Diskusi dipandu oleh Ardhitya Eduard Yeremia Lalisang, Ph.D., yang menekankan pentingnya percakapan ini sebagai upaya menavigasi perubahan global sekaligus menantang hierarki intelektual lama. Ia menyoroti bahwa Global IR mengandung sejumlah antinomi—kontradiksi internal—yang memunculkan pertanyaan apakah benar dapat menjadi alternatif atas teori Barat atau justru membutuhkan pendekatan kritis baru.

Dalam paparannya, Dr. Carmina Yu Untalan menegaskan bahwa kajian HI di Asia Tenggara berkembang lebih belakangan dibanding kawasan lain, sehingga pembahasan antinomi Global IR penting untuk memperluas agensi intelektual regional. Ia menggarisbawahi keterbatasan teori tradisional Barat seperti realisme dan liberalisme, serta menjelaskan bahwa Global IR harus dihadapkan pada tantangan pluralisme, risiko menjadi wacana turunan, jebakan esensialisme, hingga kesulitan menjaga interdisiplinaritas.
Dr. Carmina menawarkan gagasan Global IR 2.0 yang diinspirasi pendekatan feminis, postkolonial, dan dekolonial. Menurutnya, pendekatan ini dapat “mengundisiplinkan” HI dengan menyoroti sejarah terpinggirkan, dinamika domestik, serta suara-suara dari Global South. Ia menekankan bahwa diversifikasi HI bukan sekadar menambah perspektif geografis, melainkan merombak fondasi konseptual disiplin itu sendiri.
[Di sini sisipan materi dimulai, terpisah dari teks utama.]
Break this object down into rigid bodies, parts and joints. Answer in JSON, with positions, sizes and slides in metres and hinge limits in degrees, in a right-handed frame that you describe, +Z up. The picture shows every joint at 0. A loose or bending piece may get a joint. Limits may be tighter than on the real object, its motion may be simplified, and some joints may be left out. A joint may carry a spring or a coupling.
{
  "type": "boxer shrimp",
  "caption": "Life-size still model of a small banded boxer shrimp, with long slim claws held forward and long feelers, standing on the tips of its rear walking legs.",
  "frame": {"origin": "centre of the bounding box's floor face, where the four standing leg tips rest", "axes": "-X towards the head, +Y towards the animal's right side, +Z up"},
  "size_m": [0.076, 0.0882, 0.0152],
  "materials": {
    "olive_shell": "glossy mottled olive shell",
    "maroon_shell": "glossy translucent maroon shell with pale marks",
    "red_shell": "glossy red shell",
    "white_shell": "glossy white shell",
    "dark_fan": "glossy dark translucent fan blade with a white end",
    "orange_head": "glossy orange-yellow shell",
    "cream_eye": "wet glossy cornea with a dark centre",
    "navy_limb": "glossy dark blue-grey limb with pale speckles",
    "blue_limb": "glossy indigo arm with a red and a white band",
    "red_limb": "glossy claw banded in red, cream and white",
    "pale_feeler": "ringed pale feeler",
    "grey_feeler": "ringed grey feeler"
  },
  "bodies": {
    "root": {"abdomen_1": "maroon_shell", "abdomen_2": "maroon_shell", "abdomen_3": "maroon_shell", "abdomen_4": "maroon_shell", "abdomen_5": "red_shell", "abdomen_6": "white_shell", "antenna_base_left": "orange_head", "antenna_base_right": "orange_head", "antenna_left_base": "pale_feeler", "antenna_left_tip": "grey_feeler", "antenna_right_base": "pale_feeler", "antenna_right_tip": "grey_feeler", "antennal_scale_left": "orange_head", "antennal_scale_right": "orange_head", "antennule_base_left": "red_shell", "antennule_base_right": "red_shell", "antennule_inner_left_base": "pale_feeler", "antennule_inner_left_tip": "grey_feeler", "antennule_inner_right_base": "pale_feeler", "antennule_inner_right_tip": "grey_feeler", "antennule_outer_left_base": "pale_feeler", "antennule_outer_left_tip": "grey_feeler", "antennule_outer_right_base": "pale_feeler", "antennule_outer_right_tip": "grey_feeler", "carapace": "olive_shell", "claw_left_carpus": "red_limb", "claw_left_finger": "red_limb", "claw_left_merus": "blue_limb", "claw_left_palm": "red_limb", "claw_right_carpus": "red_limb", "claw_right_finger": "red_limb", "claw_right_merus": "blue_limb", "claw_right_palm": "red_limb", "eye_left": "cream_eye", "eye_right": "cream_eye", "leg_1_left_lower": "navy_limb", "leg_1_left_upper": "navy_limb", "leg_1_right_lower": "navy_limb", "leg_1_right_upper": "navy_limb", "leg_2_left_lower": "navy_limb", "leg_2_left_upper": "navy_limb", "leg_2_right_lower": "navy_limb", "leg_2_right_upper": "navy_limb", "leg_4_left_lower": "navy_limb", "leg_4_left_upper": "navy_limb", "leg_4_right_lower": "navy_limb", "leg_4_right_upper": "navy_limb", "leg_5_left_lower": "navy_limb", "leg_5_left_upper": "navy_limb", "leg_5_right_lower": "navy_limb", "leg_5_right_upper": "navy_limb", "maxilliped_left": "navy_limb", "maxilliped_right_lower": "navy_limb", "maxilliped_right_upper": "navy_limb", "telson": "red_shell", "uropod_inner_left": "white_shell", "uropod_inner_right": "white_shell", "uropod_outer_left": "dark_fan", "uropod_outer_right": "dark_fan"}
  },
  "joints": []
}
Sesi diskusi turut menghadirkan refleksi kritis dari peserta mengenai keterbatasan struktural akademisi Indonesia, fragmentasi internal, serta minimnya keterlibatan lintas disiplin. Dr. Carmina menekankan pentingnya warisan sejarah Indonesia, termasuk Bandung Spirit, sebagai modal untuk menghasilkan inovasi teoritis yang berakar pada pengalaman pascakolonial.
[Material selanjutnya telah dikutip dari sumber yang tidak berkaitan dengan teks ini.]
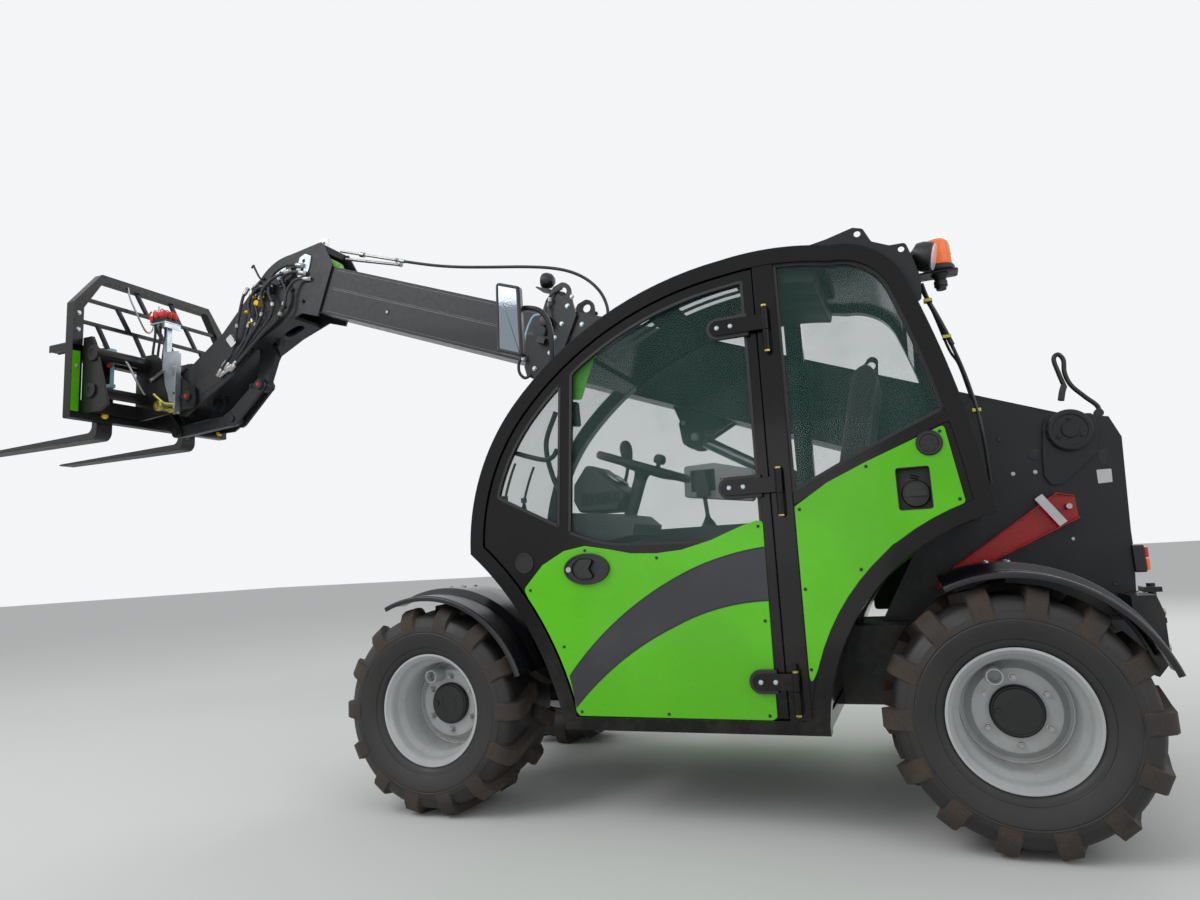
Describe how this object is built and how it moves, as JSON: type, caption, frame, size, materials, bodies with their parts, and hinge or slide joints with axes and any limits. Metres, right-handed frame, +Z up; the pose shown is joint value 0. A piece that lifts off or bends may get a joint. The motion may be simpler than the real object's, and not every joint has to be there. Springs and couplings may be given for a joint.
{
  "type": "telescopic handler",
  "caption": "Compact telescopic handler with a side cab, a cranked telescopic boom, a quick coupler with a fork carriage and all-wheel steering.",
  "frame": {"origin": "on the ground, on the machine's centre plane, half way between the axles", "axes": "+X forward to the fork tips, +Y to the cab side (left), +Z up"},
  "size_m": [6.4653, 1.597, 2.9012],
  "materials": {
    "green_paint": "gloss lime green paint",
    "black_paint": "gloss black paint",
    "boom_paint": "satin anthracite paint",
    "carriage_paint": "satin dark brown-black paint",
    "rim_silver": "satin silver paint",
    "red_paint": "gloss red paint",
    "zinc": "galvanised",
    "steel": "ground hard chrome",
    "cast": "painted casting",
    "tyre": "dusty rubber",
    "hose": "braided black hose",
    "glass": "tinted",
    "plastic": "textured black",
    "fender": "moulded gloss black",
    "seat": "black seat cloth",
    "amber": "amber lens"
  },
  "bodies": {
    "chassis": {"chassis_frame": "boom_paint", "boom_tower": "boom_paint", "rear_counterweight": "cast", "engine_hood": "green_paint", "engine_block": "cast", "front_axle": "cast", "rear_axle": "cast", "cab_frame": "black_paint", "cab_roof": "black_paint", "cab_floor": "black_paint", "cab_side_panel": "green_paint", "cab_inner_wall": "black_paint", "windscreen": "glass", "cab_windows": "glass", "dashboard": "plastic", "seat_base": "plastic", "seat": "seat", "beacon": "amber", "mirror": "plastic", "safety_strut": "red_paint"},
    "steering_wheel": {"steering_wheel": "plastic"},
    "door": {"door_frame": "black_paint", "door_panel": "green_paint", "door_glass": "glass", "door_handle": "plastic"},
    "boom_outer": {"boom_outer": "boom_paint", "boom_guides": "boom_paint"},
    "boom_inner": {"boom_inner": "boom_paint", "boom_head": "boom_paint", "head_pipe": "zinc", "boom_hose": "hose"},
    "fork_carriage": {"coupler": "boom_paint", "coupling_bracket": "zinc", "fork_frame": "carriage_paint", "forks": "carriage_paint"},
    "tilt_rocker": {"tilt_rocker": "boom_paint"},
    "tilt_link": {"tilt_link": "boom_paint"},
    "lift_barrel": {"lift_barrel": "boom_paint"},
    "lift_rod": {"lift_rod": "steel"},
    "knuckle_front_left": {"knuckle_front_left": "cast", "fender_front_left": "fender"},
    "wheel_front_left": {"tyre_front_left": "tyre", "rim_front_left": "rim_silver"},
    "knuckle_front_right": {"knuckle_front_right": "cast", "fender_front_right": "fender"},
    "wheel_front_right": {"tyre_front_right": "tyre", "rim_front_right": "rim_silver"},
    "knuckle_rear_left": {"knuckle_rear_left": "cast", "fender_rear_left": "fender"},
    "wheel_rear_left": {"tyre_rear_left": "tyre", "rim_rear_left": "rim_silver"},
    "knuckle_rear_right": {"knuckle_rear_right": "cast", "fender_rear_right": "fender"},
    "wheel_rear_right": {"tyre_rear_right": "tyre", "rim_rear_right": "rim_silver"}
  },
  "joints": [
    {"name": "door", "type": "hinge", "parent": "chassis", "child": "door", "pos_m": [-0.378, 0.762, 1.09], "axis": [0, 0, 1], "range_deg": [0, 85]},
    {"name": "steering_wheel_turn", "type": "hinge", "parent": "chassis", "child": "steering_wheel", "pos_m": [0.212, 0.4, 1.282], "axis": [-0.342, 0, 0.9397], "range_deg": [-540, 540]},
    {"name": "boom_lift", "type": "hinge", "parent": "chassis", "child": "boom_outer", "pos_m": [-1.355, -0.163, 1.305], "axis": [0, -1, 0], "range_deg": [-20.5, 34]},
    {"name": "boom_extend", "type": "slide", "parent": "boom_outer", "child": "boom_inner", "axis": [0.9367, 0, 0.3502], "range_m": [-1.17, 0.25]},
    {"name": "fork_tilt", "type": "hinge", "parent": "boom_inner", "child": "fork_carriage", "pos_m": [3.2, -0.163, 2.03], "axis": [0, -1, 0], "range_deg": [-70, 35]},
    {"name": "tilt_rocker_swing", "type": "hinge", "parent": "boom_inner", "child": "tilt_rocker", "pos_m": [2.745, -0.163, 2.06], "axis": [0, -1, 0], "range_deg": [-70, 35]},
    {"name": "tilt_link_swing", "type": "hinge", "parent": "tilt_rocker", "child": "tilt_link", "pos_m": [2.955, -0.163, 1.88], "axis": [0, -1, 0], "range_deg": [-35, 70]},
    {"name": "lift_barrel_swing", "type": "hinge", "parent": "chassis", "child": "lift_barrel", "pos_m": [-1.15, -0.163, 0.72], "axis": [0, -1, 0], "range_deg": [-18.04, 29.92]},
    {"name": "lift_rod_stroke", "type": "slide", "parent": "lift_barrel", "child": "lift_rod", "axis": [0.8653, 0, 0.5012], "range_m": [-0.208, 0.3447]},
    {"name": "steer_front_left", "type": "hinge", "parent": "chassis", "child": "knuckle_front_left", "pos_m": [1.017, 0.45, 0.39], "axis": [0, 0, 1], "range_deg": [-22, 22]},
    {"name": "spin_front_left", "type": "hinge", "parent": "knuckle_front_left", "child": "wheel_front_left", "pos_m": [1.017, 0.59, 0.39], "axis": [0, 1, 0], "continuous": true},
    {"name": "steer_front_right", "type": "hinge", "parent": "chassis", "child": "knuckle_front_right", "pos_m": [1.017, -0.45, 0.39], "axis": [0, 0, 1], "range_deg": [-22, 22]},
    {"name": "spin_front_right", "type": "hinge", "parent": "knuckle_front_right", "child": "wheel_front_right", "pos_m": [1.017, -0.59, 0.39], "axis": [0, 1, 0], "continuous": true},
    {"name": "steer_rear_left", "type": "hinge", "parent": "chassis", "child": "knuckle_rear_left", "pos_m": [-1.017, 0.45, 0.39], "axis": [0, 0, 1], "range_deg": [-22, 22]},
    {"name": "spin_rear_left", "type": "hinge", "parent": "knuckle_rear_left", "child": "wheel_rear_left", "pos_m": [-1.017, 0.59, 0.39], "axis": [0, 1, 0], "continuous": true},
    {"name": "steer_rear_right", "type": "hinge", "parent": "chassis", "child": "knuckle_rear_right", "pos_m": [-1.017, -0.45, 0.39], "axis": [0, 0, 1], "range_deg": [-22, 22]},
    {"name": "spin_rear_right", "type": "hinge", "parent": "knuckle_rear_right", "child": "wheel_rear_right", "pos_m": [-1.017, -0.59, 0.39], "axis": [0, 1, 0], "continuous": true}
  ],
  "couplings": [
    {"joint": "tilt_rocker_swing", "follows": "fork_tilt", "ratio": 1},
    {"joint": "tilt_link_swing", "follows": "fork_tilt", "ratio": -1},
    {"joint": "lift_barrel_swing", "follows": "boom_lift", "ratio": 0.88},
    {"joint": "lift_rod_stroke", "follows": "boom_lift", "m_per_rad": 0.58},
    {"joint": "steer_front_right", "follows": "steer_front_left", "ratio": 1},
    {"joint": "steer_rear_right", "follows": "steer_rear_left", "ratio": 1}
  ]
}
Sebagai penutup, para peserta sepakat bahwa antinomi dalam Global IR tidak harus dihindari, melainkan dapat menjadi titik awal produktif untuk membangun pendekatan HI yang lebih inklusif, historis, dan plural. Melalui forum ini, FISIP UI menegaskan komitmennya dalam menciptakan ruang akademik yang mendorong refleksi kritis, eksplorasi epistemologi alternatif, serta kontribusi teoritis yang berakar pada realitas Global South.